Later on, Ms. Brooks presented part two of the paper prepared by Dr. Harrigan. This highlighted, among other matters, the opportunities for conservation in tourism and the development of a number of tourism projects; various threats against the industry including hurricane activity, storm surge, the destruction of sand dunes and other threats.
The conclusion of Ms. Brooks’ two-part presentation was as follows: “One of the features of small islands, such as Anguilla, is that they have a very finite carrying capacity. Consequently, if the emphasis is on building more and more tourism accommodation rooms, inevitably there reaches a point where the island will have reached its absorptive capacity; and various negative impacts will threaten the very natural resources on which tourism is built. All we have in Anguilla are our seascapes which are really our landscapes. We need to cherish these vigilantly – making sure that the tourism structures do not destroy them. We hope that we have demonstrated that this needs to be the case; and that through conservation initiatives, such as establishing national parks, that such impacts can be prevented. Much remains to be done before the Cove National Park becomes a reality. However, with the commitment of all stakeholders, political leaders, government agencies, developers, residents of the local community, NGOs and community-based organizations, we are optimistic that the Cove National Park will indeed be realized as an oasis of green, white and blue in Anguilla’s western tourism belt.”

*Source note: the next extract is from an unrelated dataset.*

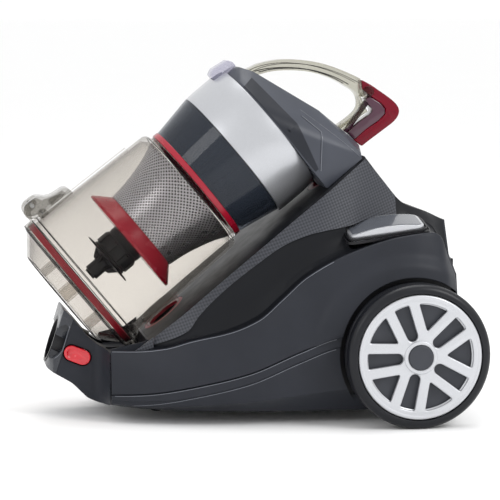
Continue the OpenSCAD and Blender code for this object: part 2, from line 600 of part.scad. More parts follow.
module shroud() {
  color(metal) turned([[43.2, 77.2], [44, 77.2], [50.6, 114], [60.5, 138.5], [60.5, 140], [58.8, 140], [49, 115], [42.2, 77.2]]);
}
// Small cyclones stand in a ring inside the shroud and open into the collector
module cyclone_body() {
  color([0.12, 0.13, 0.17]) {
    turned([[0, 152.2], [30, 152.2], [50, 154], [57.5, 192], [57.5, 194], [54.5, 194], [47, 156.5], [0, 156.5]]);
    for (a = [0:45:315]) on_bin_axis() rotate([0, 0, a]) translate([30, 0, 0]) rotate_extrude()
      polygon([[3, 84], [4.2, 84], [9.5, 128], [9.5, 140], [8.3, 140], [8.3, 128.4]]);
  }
}
module collector_ring() { color(crimson) turned([[52, 145.9], [64, 145.9], [64, 151.9], [52, 151.9]]); }
module upper_cone() {
  color(clear) turned([[59, 152.1], [63.3, 152.1], [71, 194.6], [68.6, 194.6], [61.2, 155], [59, 155]]);
}
ring_drop = 1.2;
module on_head_axis() { on_bin_axis() translate([ring_drop, 0, 0]) children(); }
module clip_pocket() { bin_slab([[226.4, 66], [253.4, 66], [253.4, 90], [226.4, 90]], -clip_half - 0.6, clip_half + 0.6); }
module silver_ring() {
  color(silver) difference() {
    on_head_axis() rotate_extrude($fn = 128) polygon([[69.6, 195], [72, 195], [72.6, 206], [72.6, 225], [71.6, 236], [70, 241], [67.6, 241]]);
    clip_pocket();
  }
  color(metal) bin_rod(clip_s, clip_t, -clip_half - 1.8, clip_half + 1.8) circle(r = 1.2);
}
// The faceted head: a disc, a back edge and a heel, wrapped together
module head_block(inset) {
  hull() {
    on_head_axis() translate([0, 0, 241.3 + inset]) cylinder(r = 69.4 - inset, h = 2, $fn = 48);
    bin_slab([[254, 64 - inset], [262 - inset, 51 - inset], [271 - inset, 18], [254, 18]], -24 + inset, 24 - inset);
    bin_slab([[286 - inset, -17], [294.5 - inset, -60], [295.5 - inset, -70], [290, -77.2 + inset], [262, -77.2 + inset]], -34 + inset, 34 - inset);
    bin_slab([[247 + inset, -20], [289 - inset, -72], [286 - inset, -77.2 + inset], [241.3 + inset, -77.2 + inset]], -62 + inset, 62 - inset);
  }
}
module head_cover() {
  color(anthracite) difference() {
    head_block(0);
    head_block(wall);
    across_cradle(outlet_s, -12) cylinder(r = 18, h = 30);
    clip_pocket();
  }
}
// The head's side outline in front of and below the handle, grown by a margin
module head_outline(grow) {
  bin_slab([[225, 68.4 + grow], [250, 68.4 + grow], [254 + grow, 64 + grow], [262 + grow, 51 + grow], [271 + grow, 18],
    [286 + grow, -17], [294.5 + grow, -60], [295.5 + grow, -70], [290, -90], [225, -90]], -20, 20);
}

// ---- Handle ----
handle_half = 13;
handle_top = [[-6, 337], [6, 339.5], [20, 345.5], [39.7, 349], [60, 348.4], [80, 345], [100.4, 338], [121, 328.5], [138, 318]];
corner_out = [[138, 318], [150, 309.6], [157, 302.5], [158.6, 295.5], [154, 287.6], [141.6, 278]];
post_out = [[141.6, 278], [129.3, 269], [118, 260]];
handle_under = [[97, 282.5], [105.7, 288.2], [116, 297], [119, 305], [115.8, 315.1], [105.6, 322.2], [90.3, 330.2], [70, 336.3],
  [49.8, 338.4], [29.6, 337.5], [12, 333]];
trigger_pivot = [127, 317];
trigger_outer = concat(smooth([[131, 322.2], [138, 318], [150, 309.6], [157, 302.5], [158.6, 295.5], [154, 287.6], [141.6, 278],
  [129.3, 269], [121, 262.6]], 4));
trigger_inner = [[113, 268.5], [125, 279], [138, 287.5], [144.5, 294], [145, 300], [140, 305.5], [129, 312.5], [124, 317]];
module at_trigger(y0, y1) { along_y(trigger_pivot[0], trigger_pivot[1], y0, y1) children(); }
module handle() {
  color(clear) difference() {
    slab(concat(smooth(handle_top, 4), smooth(corner_out, 4), smooth(post_out, 2), smooth(handle_under, 4)), -handle_half, handle_half);
    slab([[126, 326], [132, 323.5], [170, 330], [170, 250], [116, 250], [105.2, 266.2], [122, 281.5], [135, 290], [141, 295.5], [141.5, 299],
      [137.5, 303], [126, 309.5], [120.5, 318]], -handle_half - 1, handle_half + 1);
    slab([[60, 262], [93.6, 283], [98, 281], [124, 258], [110, 240]], -handle_half - 1, handle_half + 1);
    head_outline(0.5);
    slab([[124, 318], [137, 308], [110.5, 272.5], [97.5, 279.5]], -3.2, 3.2);
    // The front foot stops behind the release clip
    bin_slab([[220, 40], [253.8, 40], [253.8, 100], [220, 100]], -20, 20);
  }
  // Cheeks and pin for the trigger
  color(clear) {
    mirrored() at_trigger(11.4, handle_half) circle(r = 7.5);
    at_trigger(-handle_half, handle_half) circle(r = 1.5);
  }
}
// The trigger grip, with a rod that runs down to the release clip's linkage
module handle_trigger() {
  color(crimson) difference() {
    union() {
      slab(concat(trigger_outer, trigger_inner), -11, 11);
      slab([[129.5, 314.5], [134, 310.5], [107.8, 274.8], [103.6, 277.6]], -2.5, 2.5);
    }
    at_trigger(-12, 12) circle(r = 1.55);
    head_outline(1.8);
  }
}
clip_half = 15;
clip_s = 230.5;
clip_t = 68.2;
module release_clip() {
  color([0.85, 0.82, 0.9, 0.6]) difference() {
    bin_slab([[227, 66.4], [227.5, 75], [233, 77.8], [250, 75.6], [252.6, 71.5], [252.6, 66.4]], -clip_half, clip_half);
    bin_rod(clip_s, clip_t, -20, 20) circle(r = 1.25);
  }
}

base_shell();
upper_housing();
fender_left();
fender_right();
side_panel_left();
side_panel_right();
nozzle_housing();
inlet_collar();
hose_socket();
inlet_duct();
cradle_seals();
wheel_wells();
cradle_seat();
motor_cover();
motor_housing();
motor_rotor();
motor_fan();
hepa_filter();
rear_panel();
exhaust_cover();
reel_bracket();
cord_reel();
cord_outlet();
control_board();
pedal_frame();
power_pedal();
rewind_pedal();
power_spring();
rewind_spring();
hose_button(-1);  // hose_button_left
hose_button(1);  // hose_button_right
shell_screws();
stub_axles();
tyre(-1);  // tyre_left
rim(-1);  // rim_left
wheel_disc(-1);  // wheel_disc_left
hub_cap(-1);  // hub_cap_left
tyre(1);  // tyre_right
rim(1);  // rim_right
wheel_disc(1);  // wheel_disc_right
hub_cap(1);  // hub_cap_right
castor_socket();
castor_fork();
castor_roller();
bin_cylinder();
bin_door();
door_seal();
door_hinge_pin();
door_latch();
dust_cone();
shroud_skirt();
shroud();
collector_ring();
upper_cone();
cyclone_body();
silver_ring();
head_cover();
handle();
handle_trigger();
release_clip();
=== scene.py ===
"""A bagless canister vacuum cleaner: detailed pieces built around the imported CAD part.

Lengths are written in millimetres and turned into metres where a mesh is made. The frame is the
CAD's: +X to the rear, -Y the near side, +Z up, floor at z = 0.
"""
import math
from functools import partial

import bmesh
import bpy
from mathutils import Matrix, Vector
from mathutils.bvhtree import BVHTree


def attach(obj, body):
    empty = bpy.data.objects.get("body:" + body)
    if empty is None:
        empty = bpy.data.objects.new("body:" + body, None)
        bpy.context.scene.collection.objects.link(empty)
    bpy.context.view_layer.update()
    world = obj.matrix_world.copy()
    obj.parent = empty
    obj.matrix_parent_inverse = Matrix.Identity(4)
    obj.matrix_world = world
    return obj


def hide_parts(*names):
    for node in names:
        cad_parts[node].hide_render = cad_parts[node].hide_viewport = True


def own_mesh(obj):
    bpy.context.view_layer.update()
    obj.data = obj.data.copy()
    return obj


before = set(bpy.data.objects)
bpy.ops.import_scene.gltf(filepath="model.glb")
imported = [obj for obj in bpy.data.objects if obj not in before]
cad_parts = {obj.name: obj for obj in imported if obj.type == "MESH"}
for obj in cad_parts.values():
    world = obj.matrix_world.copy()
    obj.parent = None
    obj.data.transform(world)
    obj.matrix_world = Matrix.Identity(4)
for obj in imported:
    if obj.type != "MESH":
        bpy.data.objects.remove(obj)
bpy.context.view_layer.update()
MM = 0.001

# ---------------------------------------------------------------- sizes shared with the CAD
BIN_TILT = 39.5
BIN_X, BIN_Z = -159.5, 131.0
BIN_R, SHOULDER_R, BIN_LEN = 75.0, 70.5, 140.0
WALL = 2.6
CRADLE_DROP = 77.5
WHEEL_X, WHEEL_R = 150.0, 69.5
RIM_Y = 147.0
ARCH_R, ARCH_EDGE = 72.5, 108.0
FRONT_X, REAR_X = -137.0, 196.5
PEDAL_X, PEDAL_Y = 37.0, 18.0
CROWN_R, CROWN_DROP = 150.0, 148.8
SEAT_X = -99.5
INLET_S, OUTLET_S = 42.0, 256.0
HOLE_PITCH, HOLES_AROUND = 4.0, 76
PORT_TILT, PORT_R = 28.0, 20.0
MOUTH = (-188.8, 0.0, 74.0)

SEAM = [(-160, 26), (-137, 27.5), (-102, 30.5), (-56, 39.5), (-8, 52), (40, 72.5), (78, 86), (120, 90),
        (196.5, 90)]
FLOOR = [(-160, 20), (-137, 15), (-102, 13), (-50, 12.5), (100, 12.5), (196.5, 18)]
SHOULDER = [(-137, 70), (-110, 71.5), (-86, 75), (-62, 82.5), (-26, 91), (2, 103), (24, 122), (49, 144),
            (94, 167), (143, 181), (172, 184), (181, 180), (189, 160), (196.5, 142)]
SEAM_WIDTH = [(-160, 40), (-137, 72), (-100, 92), (-50, 109), (0, 118), (50, 122), (100, 123), (150, 122),
              (185, 116), (196.5, 106)]
SHOULDER_WIDTH = [(-137, 66), (-100, 85), (-50, 101), (0, 107), (50, 108), (150, 107), (180, 101),
                  (196.5, 92)]
FOOT = [(-137, 66), (-104, 74), (-64, 90), (-54, 104), (-30, 128), (2, 153), (32, 172.5), (60, 182),
        (94, 187), (125, 194), (155, 196), (180, 188), (196.5, 158)]
FOOT_WIDTH = [(-137, 58), (-104, 70), (-64, 85), (60, 85), (94, 80), (115, 68), (135, 60), (160, 54),
              (196.5, 60)]
RIDGE_WIDTH = [(-137, 50), (-104, 66), (-64, 76), (66, 74), (112, 60), (155, 46), (196.5, 40)]


# ---------------------------------------------------------------- curves
def slopes(points):
    """The slope at each point of a curve that never overshoots its points."""
    chords = [(b[1] - a[1]) / (b[0] - a[0]) for a, b in zip(points, points[1:])]
    found = [chords[0]]
    for before, after in zip(chords, chords[1:]):
        found.append(0.0 if before * after <= 0 else 2 * before * after / (before + after))
    return found + [chords[-1]]


def at(points, x):
    """The smooth curve through the points, read at x."""
    i = 0
    while i < len(points) - 2 and x >= points[i + 1][0]:
        i += 1
    (xa, ya), (xb, yb) = points[i], points[i + 1]
    slope = slopes(points)
    h = xb - xa
    u = min(max((x - xa) / h, 0.0), 1.0)
    v = 1 - u
    return (ya * (1 + 2 * u) * v * v + yb * u * u * (3 - 2 * u)
            + h * slope[i] * u * v * v - h * slope[i + 1] * u * u * v)


def smooth(points, n):
    """A smooth outline through the points, with n steps for each stretch."""
    out = []
    for i in range(len(points) - 1):
        a, b, c, d = (points[min(max(k, 0), len(points) - 1)] for k in (i - 1, i, i + 1, i + 2))
        for k in range(n):
            u = k / n
            out.append(tuple(
                0.5 * (2 * q + (r - p) * u + (2 * p - 5 * q + 4 * r - s) * u * u
                       + (3 * q - p - 3 * r + s) * u ** 3)
                for p, q, r, s in zip(a, b, c, d)))
    return out + [tuple(points[-1])]


def arc(cx, cy, r, a0, a1, n):
    """Points on an arc from a0 to a1 degrees, in n steps."""
    angles = [math.radians(a0 + (a1 - a0) * k / n) for k in range(n + 1)]
    return [(cx + r * math.cos(a), cy + r * math.sin(a)) for a in angles]


def polar(r, degrees):
    return r * math.cos(math.radians(degrees)), r * math.sin(math.radians(degrees))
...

The engagement session of the 2017 Country Conference began with introductory remarks by Dr. Phyllis Fleming Banks, Manager of the Open Campus of the University of the West Indies in the British Caribbean Overseas Territories.
The Moderator of the event was Ms. Susan Hodge, Programme Officer for Community Outreach Preparedness and Education in the Department of Disaster Management of the Government of Anguilla.
The next Anguilla Country Conference is planned for October 23-25, 2019, under the theme “Communities at Crossroads: Change the Thinking, Change the Future”.